■ SOURCE DATA ■
********************
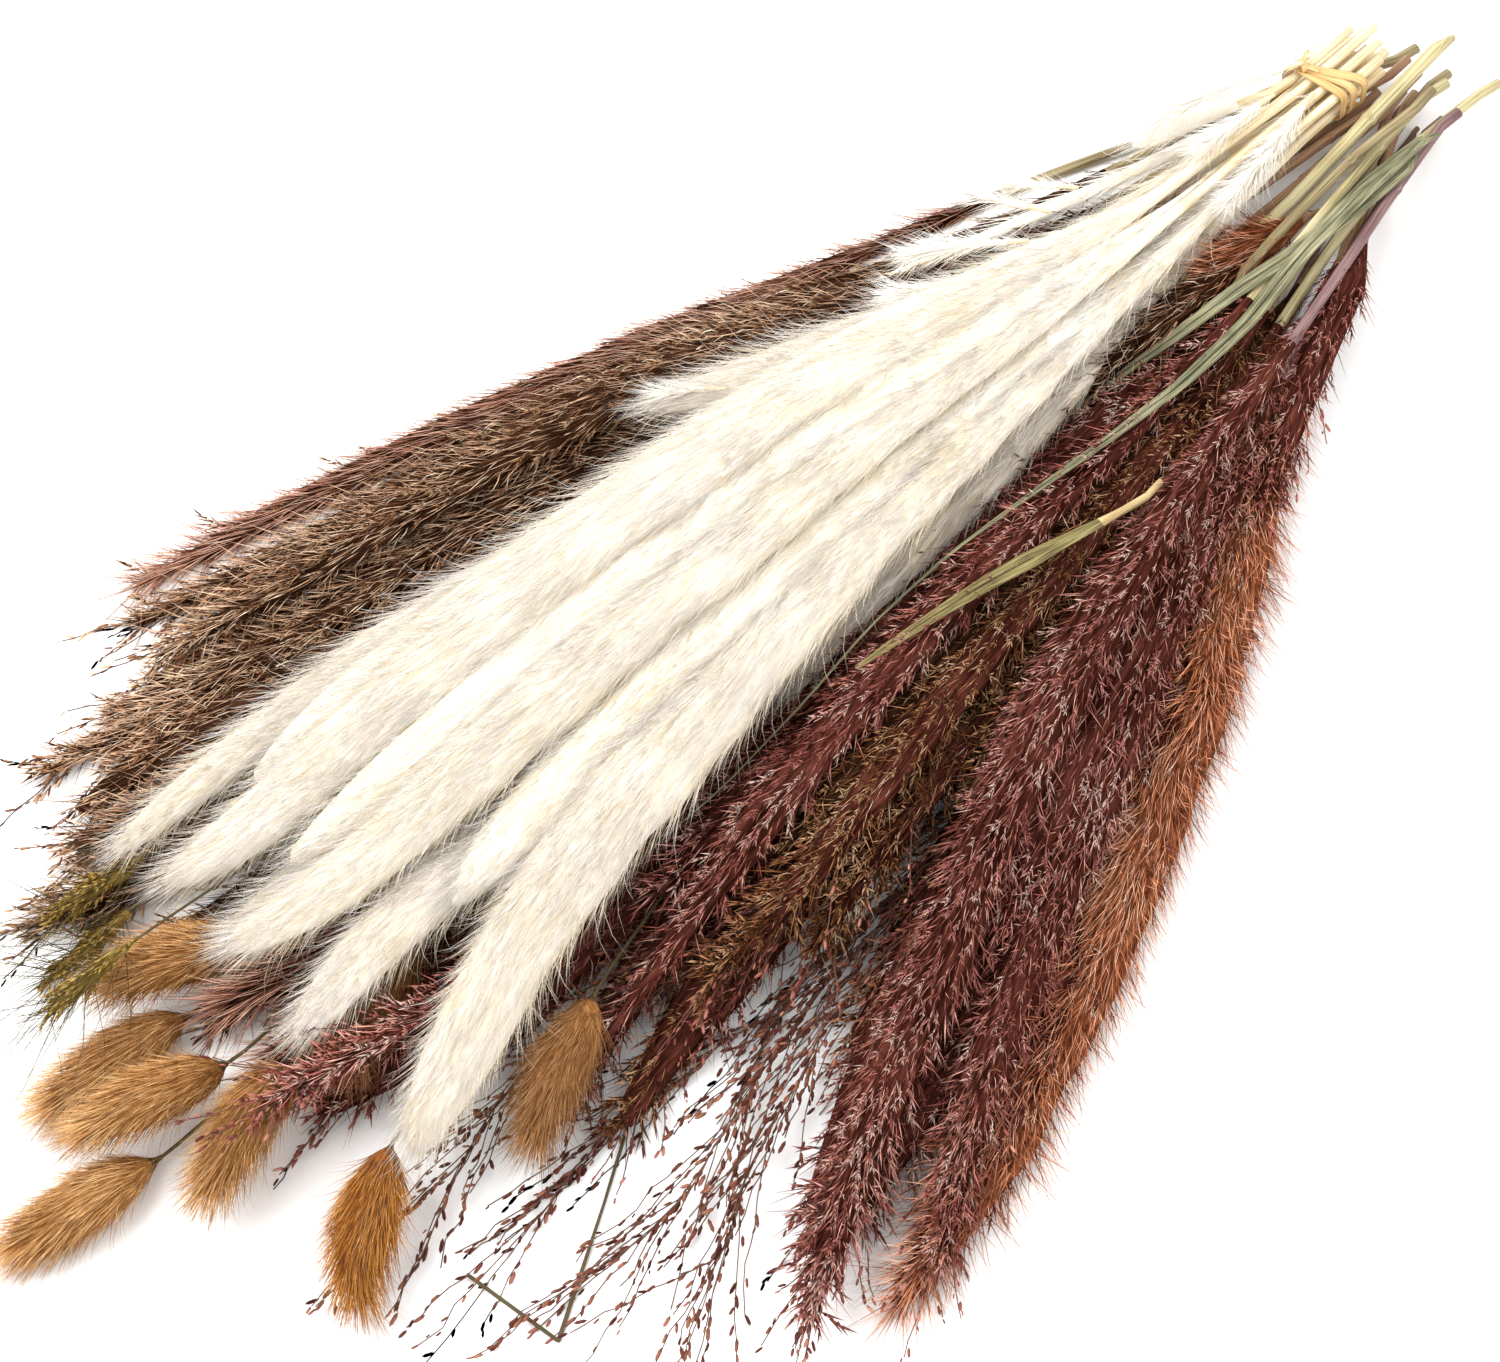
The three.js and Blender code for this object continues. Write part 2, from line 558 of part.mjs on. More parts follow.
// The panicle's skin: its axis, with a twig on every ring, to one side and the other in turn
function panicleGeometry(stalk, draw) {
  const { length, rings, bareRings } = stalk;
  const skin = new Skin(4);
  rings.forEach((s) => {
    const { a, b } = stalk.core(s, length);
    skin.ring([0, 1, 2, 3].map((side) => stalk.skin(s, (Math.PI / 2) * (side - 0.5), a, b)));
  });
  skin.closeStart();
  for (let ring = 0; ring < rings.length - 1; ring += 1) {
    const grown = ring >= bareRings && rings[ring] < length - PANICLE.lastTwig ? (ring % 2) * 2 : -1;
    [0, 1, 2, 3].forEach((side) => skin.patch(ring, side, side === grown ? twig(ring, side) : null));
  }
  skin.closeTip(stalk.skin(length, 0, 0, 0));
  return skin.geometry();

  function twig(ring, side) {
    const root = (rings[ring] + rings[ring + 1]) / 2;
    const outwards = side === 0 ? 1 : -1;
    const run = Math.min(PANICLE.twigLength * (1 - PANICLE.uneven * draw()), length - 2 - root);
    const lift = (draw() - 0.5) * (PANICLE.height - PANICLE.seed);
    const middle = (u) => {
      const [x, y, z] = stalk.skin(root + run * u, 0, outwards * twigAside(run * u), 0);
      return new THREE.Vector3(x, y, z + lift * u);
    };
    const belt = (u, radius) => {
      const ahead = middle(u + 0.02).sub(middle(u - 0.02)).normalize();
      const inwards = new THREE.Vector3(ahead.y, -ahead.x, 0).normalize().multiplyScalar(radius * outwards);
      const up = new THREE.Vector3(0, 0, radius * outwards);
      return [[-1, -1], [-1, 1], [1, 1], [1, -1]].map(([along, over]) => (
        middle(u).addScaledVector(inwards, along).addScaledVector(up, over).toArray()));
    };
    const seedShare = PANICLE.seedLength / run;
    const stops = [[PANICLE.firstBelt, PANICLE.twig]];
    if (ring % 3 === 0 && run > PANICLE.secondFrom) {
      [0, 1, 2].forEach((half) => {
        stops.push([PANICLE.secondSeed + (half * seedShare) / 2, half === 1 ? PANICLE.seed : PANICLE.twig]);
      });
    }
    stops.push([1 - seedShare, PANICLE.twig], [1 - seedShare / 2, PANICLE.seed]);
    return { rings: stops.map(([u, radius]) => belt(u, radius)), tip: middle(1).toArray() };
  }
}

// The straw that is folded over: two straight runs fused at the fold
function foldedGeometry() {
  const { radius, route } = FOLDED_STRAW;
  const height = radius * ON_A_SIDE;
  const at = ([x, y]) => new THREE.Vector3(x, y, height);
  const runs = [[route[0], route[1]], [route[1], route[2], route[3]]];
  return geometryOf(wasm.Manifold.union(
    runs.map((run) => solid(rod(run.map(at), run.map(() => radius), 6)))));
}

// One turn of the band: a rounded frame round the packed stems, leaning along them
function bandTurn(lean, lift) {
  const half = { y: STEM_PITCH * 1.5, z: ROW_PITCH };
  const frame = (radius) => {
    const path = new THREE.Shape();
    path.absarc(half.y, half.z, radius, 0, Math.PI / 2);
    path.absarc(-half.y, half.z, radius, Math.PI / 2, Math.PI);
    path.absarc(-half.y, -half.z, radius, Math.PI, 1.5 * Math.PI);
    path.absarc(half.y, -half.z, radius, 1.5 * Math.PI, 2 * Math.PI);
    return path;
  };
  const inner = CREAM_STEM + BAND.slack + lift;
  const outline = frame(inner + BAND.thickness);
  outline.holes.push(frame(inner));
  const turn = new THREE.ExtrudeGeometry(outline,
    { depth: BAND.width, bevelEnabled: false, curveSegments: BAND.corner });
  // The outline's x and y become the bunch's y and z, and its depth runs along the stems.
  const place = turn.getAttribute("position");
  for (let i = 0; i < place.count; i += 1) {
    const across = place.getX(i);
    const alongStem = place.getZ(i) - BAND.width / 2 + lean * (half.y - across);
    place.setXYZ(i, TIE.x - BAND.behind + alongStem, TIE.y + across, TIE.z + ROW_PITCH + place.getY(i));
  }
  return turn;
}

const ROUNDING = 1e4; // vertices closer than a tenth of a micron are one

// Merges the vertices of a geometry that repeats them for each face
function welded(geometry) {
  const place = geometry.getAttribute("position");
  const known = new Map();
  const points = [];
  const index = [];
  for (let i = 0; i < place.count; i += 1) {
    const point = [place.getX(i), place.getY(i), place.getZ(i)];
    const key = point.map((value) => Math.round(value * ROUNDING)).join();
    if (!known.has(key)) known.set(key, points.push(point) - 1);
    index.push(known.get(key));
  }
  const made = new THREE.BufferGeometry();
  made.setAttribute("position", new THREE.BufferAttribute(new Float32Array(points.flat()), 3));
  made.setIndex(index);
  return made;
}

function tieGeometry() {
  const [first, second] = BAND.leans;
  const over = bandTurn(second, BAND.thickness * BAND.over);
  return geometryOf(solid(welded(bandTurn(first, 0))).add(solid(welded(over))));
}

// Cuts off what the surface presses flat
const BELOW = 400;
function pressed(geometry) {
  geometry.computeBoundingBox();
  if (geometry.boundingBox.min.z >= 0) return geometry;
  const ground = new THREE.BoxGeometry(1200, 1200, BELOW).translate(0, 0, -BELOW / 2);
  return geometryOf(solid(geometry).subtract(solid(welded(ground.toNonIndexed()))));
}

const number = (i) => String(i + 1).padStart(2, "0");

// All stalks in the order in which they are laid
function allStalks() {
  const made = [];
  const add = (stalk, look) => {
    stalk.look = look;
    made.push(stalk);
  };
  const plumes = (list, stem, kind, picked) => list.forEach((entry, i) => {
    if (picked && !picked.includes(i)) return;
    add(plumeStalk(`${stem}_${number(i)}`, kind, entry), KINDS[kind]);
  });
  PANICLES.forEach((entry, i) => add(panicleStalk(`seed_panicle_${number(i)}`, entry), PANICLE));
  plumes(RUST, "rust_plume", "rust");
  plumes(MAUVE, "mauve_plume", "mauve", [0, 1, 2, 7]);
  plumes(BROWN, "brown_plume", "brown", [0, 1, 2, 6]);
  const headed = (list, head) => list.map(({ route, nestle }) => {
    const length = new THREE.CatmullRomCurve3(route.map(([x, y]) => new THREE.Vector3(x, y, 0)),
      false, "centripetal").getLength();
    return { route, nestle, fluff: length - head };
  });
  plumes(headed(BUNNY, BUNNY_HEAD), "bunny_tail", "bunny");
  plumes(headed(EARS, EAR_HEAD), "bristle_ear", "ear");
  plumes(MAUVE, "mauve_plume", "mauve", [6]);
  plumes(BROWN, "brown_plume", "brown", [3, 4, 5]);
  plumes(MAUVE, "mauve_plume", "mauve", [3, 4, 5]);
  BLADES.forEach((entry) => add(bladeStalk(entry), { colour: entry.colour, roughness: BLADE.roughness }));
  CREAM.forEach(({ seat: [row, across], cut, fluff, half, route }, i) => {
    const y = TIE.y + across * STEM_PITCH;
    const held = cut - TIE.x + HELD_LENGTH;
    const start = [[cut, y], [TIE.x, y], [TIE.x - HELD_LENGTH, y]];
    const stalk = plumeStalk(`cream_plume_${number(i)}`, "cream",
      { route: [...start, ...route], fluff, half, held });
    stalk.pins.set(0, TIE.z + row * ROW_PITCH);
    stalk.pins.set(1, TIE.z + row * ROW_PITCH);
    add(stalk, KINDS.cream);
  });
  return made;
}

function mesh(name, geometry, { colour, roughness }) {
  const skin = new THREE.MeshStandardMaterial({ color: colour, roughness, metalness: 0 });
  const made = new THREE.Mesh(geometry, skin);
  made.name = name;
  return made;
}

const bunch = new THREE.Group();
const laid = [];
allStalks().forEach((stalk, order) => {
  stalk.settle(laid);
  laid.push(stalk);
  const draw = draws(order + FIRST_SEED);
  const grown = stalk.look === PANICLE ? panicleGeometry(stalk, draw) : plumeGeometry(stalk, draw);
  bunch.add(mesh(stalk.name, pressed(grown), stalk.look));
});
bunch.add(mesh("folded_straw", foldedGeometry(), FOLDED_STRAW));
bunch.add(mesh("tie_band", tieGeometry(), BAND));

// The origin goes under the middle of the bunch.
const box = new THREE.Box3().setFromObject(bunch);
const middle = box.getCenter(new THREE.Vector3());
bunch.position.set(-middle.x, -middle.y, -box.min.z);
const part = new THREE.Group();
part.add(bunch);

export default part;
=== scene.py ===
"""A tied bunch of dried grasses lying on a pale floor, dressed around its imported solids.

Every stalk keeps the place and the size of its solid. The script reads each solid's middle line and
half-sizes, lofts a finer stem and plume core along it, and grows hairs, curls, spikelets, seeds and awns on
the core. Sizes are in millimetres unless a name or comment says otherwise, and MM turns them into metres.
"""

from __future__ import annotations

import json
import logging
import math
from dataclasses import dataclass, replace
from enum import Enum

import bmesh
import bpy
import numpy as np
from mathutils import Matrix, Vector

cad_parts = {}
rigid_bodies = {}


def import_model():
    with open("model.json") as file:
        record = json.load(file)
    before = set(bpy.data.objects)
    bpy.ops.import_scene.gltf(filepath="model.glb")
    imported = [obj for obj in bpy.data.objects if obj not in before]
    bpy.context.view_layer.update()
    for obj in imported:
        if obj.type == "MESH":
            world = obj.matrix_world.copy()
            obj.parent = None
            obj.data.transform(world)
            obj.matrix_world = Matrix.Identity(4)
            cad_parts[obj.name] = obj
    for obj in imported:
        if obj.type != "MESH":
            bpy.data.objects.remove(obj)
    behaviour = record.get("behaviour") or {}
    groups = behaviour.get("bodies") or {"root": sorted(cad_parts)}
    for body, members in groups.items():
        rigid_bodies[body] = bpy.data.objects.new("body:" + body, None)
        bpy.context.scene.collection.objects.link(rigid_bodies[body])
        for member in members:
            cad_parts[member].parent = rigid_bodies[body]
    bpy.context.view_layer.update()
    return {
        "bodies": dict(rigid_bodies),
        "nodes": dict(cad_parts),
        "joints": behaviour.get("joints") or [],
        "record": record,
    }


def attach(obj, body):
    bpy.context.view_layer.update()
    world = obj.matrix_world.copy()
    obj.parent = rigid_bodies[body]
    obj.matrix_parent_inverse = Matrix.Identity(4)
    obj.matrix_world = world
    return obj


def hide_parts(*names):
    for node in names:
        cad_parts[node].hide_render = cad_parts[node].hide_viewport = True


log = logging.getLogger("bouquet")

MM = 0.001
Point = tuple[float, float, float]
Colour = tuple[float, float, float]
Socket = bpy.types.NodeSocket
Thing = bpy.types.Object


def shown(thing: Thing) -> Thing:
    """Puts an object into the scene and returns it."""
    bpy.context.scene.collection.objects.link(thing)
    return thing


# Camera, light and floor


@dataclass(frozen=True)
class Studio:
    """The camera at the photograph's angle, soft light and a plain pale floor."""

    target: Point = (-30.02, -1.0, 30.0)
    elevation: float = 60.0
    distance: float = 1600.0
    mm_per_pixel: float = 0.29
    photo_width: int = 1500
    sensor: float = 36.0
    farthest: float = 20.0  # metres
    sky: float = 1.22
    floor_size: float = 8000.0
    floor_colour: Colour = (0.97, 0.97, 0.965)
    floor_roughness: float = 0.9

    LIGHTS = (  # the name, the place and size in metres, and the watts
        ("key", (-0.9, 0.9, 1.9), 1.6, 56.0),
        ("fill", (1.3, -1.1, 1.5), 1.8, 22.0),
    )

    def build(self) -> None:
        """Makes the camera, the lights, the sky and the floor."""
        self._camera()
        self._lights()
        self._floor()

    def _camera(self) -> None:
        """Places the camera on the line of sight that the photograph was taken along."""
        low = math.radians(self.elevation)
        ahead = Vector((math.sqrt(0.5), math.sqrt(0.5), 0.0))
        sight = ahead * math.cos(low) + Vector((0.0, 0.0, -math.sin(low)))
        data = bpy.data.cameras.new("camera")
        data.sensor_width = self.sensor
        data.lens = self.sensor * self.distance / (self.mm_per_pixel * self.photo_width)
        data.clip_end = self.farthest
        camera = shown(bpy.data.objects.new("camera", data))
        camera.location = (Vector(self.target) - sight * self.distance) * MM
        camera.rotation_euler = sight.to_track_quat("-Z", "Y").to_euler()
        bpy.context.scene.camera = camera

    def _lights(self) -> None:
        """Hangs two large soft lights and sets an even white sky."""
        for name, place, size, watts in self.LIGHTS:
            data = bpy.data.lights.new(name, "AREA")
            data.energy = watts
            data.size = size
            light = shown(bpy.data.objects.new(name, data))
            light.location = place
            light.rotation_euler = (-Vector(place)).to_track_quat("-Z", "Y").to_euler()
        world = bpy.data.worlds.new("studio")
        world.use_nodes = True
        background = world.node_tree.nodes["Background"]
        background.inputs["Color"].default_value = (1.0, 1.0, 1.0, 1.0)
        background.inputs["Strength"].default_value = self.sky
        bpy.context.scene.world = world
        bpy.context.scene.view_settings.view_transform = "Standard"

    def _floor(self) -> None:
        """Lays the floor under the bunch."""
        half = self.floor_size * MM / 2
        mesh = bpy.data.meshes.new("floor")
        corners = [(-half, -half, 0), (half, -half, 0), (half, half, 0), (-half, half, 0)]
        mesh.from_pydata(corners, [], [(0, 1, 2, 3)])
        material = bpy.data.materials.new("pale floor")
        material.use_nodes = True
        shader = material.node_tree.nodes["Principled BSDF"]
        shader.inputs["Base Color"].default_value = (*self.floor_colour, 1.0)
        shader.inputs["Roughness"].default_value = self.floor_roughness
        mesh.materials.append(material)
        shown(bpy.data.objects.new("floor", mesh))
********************
■ BRIEF ■
Return only the lines spanning from the first line of the material through the line with "return skin.geometry();", copied exactly, both ends kept.

■ OUTPUT ■
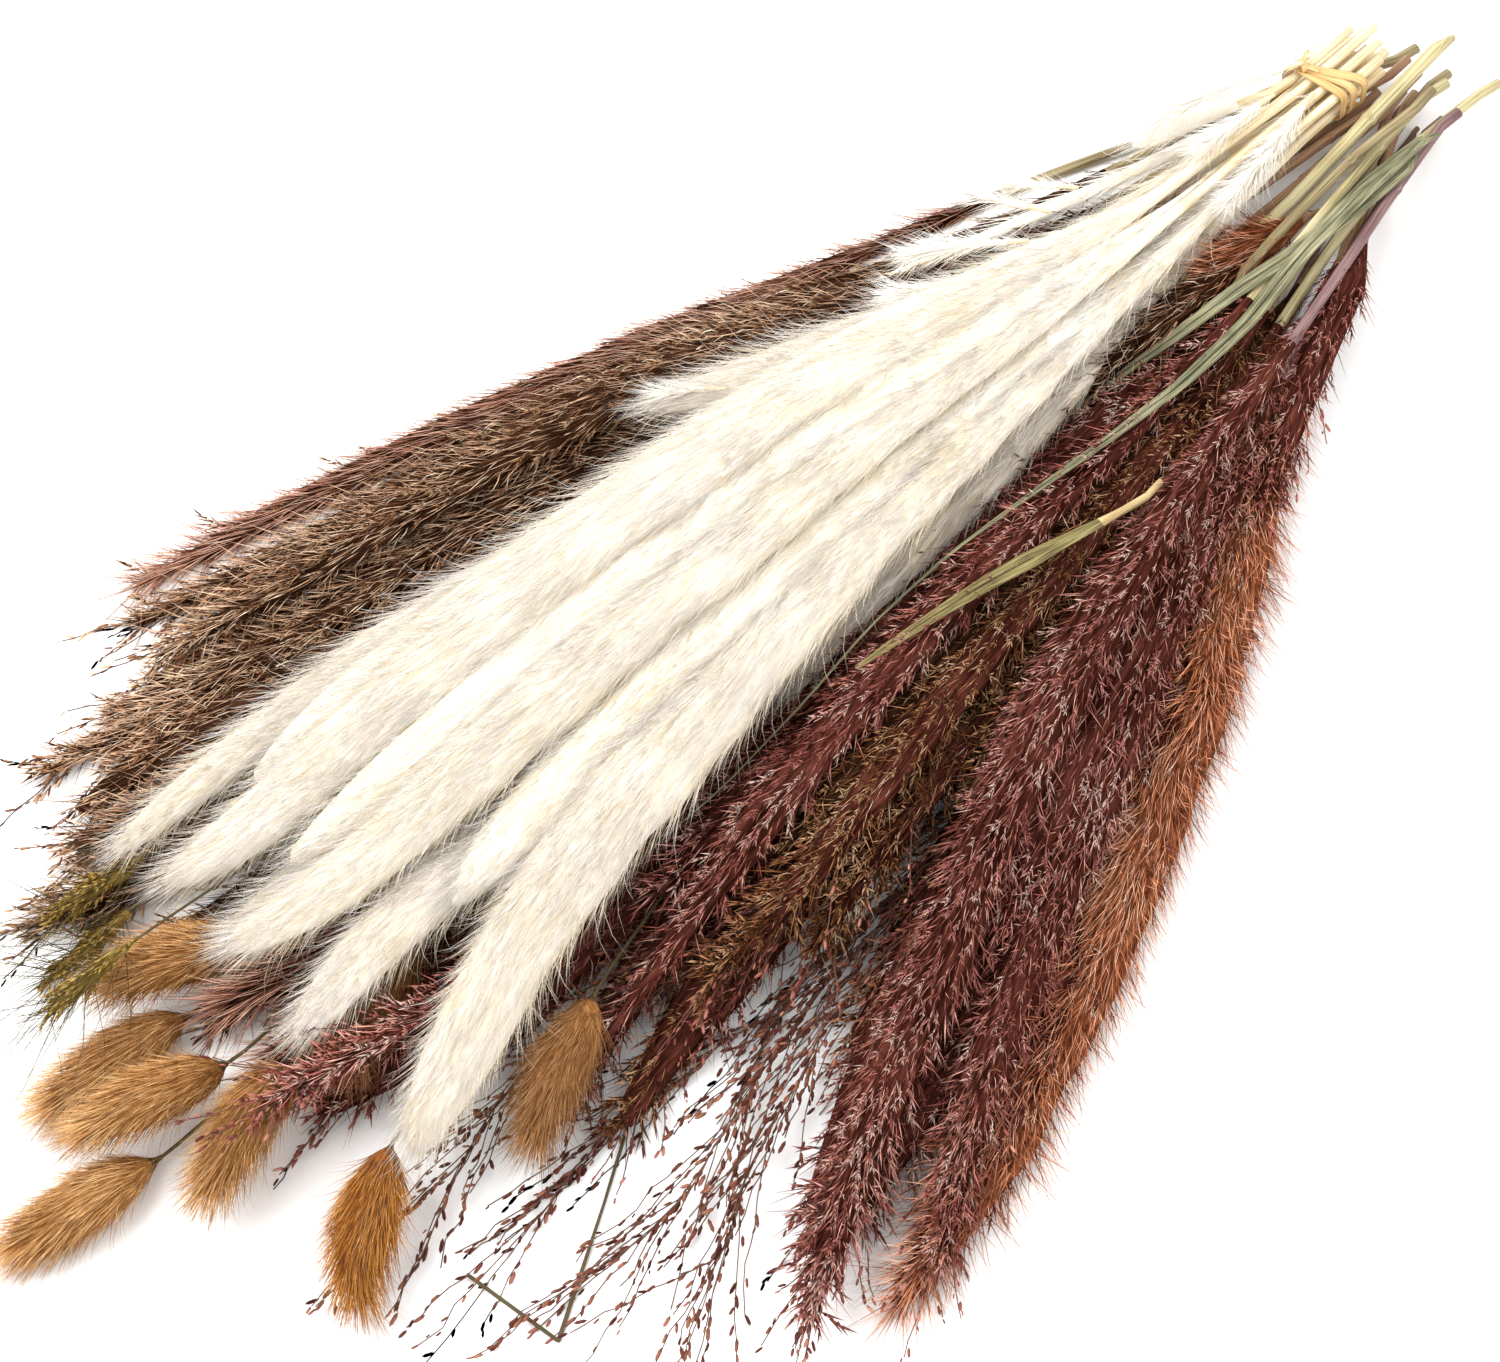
The three.js and Blender code for this object continues. Write part 2, from line 558 of part.mjs on. More parts follow.
// The panicle's skin: its axis, with a twig on every ring, to one side and the other in turn
function panicleGeometry(stalk, draw) {
  const { length, rings, bareRings } = stalk;
  const skin = new Skin(4);
  rings.forEach((s) => {
    const { a, b } = stalk.core(s, length);
    skin.ring([0, 1, 2, 3].map((side) => stalk.skin(s, (Math.PI / 2) * (side - 0.5), a, b)));
  });
  skin.closeStart();
  for (let ring = 0; ring < rings.length - 1; ring += 1) {
    const grown = ring >= bareRings && rings[ring] < length - PANICLE.lastTwig ? (ring % 2) * 2 : -1;
    [0, 1, 2, 3].forEach((side) => skin.patch(ring, side, side === grown ? twig(ring, side) : null));
  }
  skin.closeTip(stalk.skin(length, 0, 0, 0));
  return skin.geometry();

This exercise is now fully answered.